Fall of 2013, Ukraine marked the day 20 February around the world, the Day of Commemoration of the Heroes of the Heavenly Hundred. Ukrainians protested on the streets against the corrupt authoritarian regime of Viktor Yanukovych, who was the former president. This was a movement that soon became names as the Revolution of Dignity. Ukrainians in all cities and town came together to ruse up in defence of their inalienable rights. Wanting a new rule of law and democracy for the country/Demanding the government to produce them with both dignity and human rights that they all deserve.

Throughout the years, everyone from around the world are reminded of the principles and values which the Ukrainians had to pay for and continue to pay with their own lives, dignity, democracy, equality and rule of the law. The Revolution of Dignity, has become a turning point in modern Ukraine history, it has now become recognised throughout the world as expression of the ideal of national freedom.

====Zhinocha Sotnia (Women's Squad)====
Between 2013 and 2014 Ukrainian women and men were able to both equally participate at Kyiv's Maidan Nezalezhnosti protesting for their rights. However, women were excluded from the more violent activities, where their contributions became largely unknowable. By 2014, Nadia Parfan organised and created a "Night of Women's Solidarity" leading a group of feminists to Maidan. Dissatisfaction grew amongst the women protest and the continued exclusion for the Maiden square grew a new phenomenon known as the "Women's Squad" (Zhinocha Sotnia), an all-women self-defense brigade. The translation is "Women's Hundred", this use of "hundred" is referred to a common grouping of soldiers into squads of hundred.

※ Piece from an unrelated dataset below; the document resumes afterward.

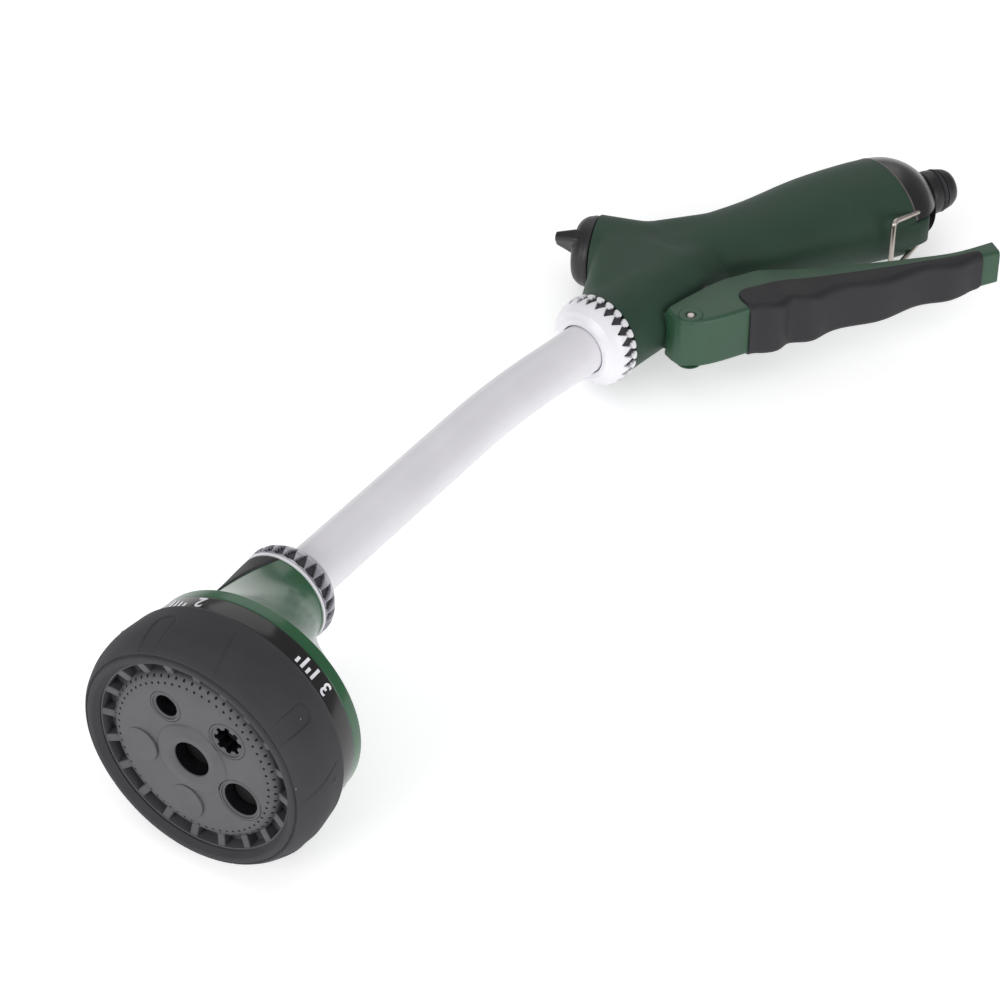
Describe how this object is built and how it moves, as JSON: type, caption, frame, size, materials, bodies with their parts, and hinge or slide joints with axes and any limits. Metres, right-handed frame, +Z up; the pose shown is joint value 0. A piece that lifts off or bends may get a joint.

Women would protest feminist initiatives and discussions about their role in Ukraine's past and future, which explored both nationalism and military contexts. The Maidan created a place where women were able to protest and be heard in a public space. Provided Ukraine's feminists with brand new opportunities to articulate divergent and familiar outlooks on women's lives through activism, social change and national sovereignty.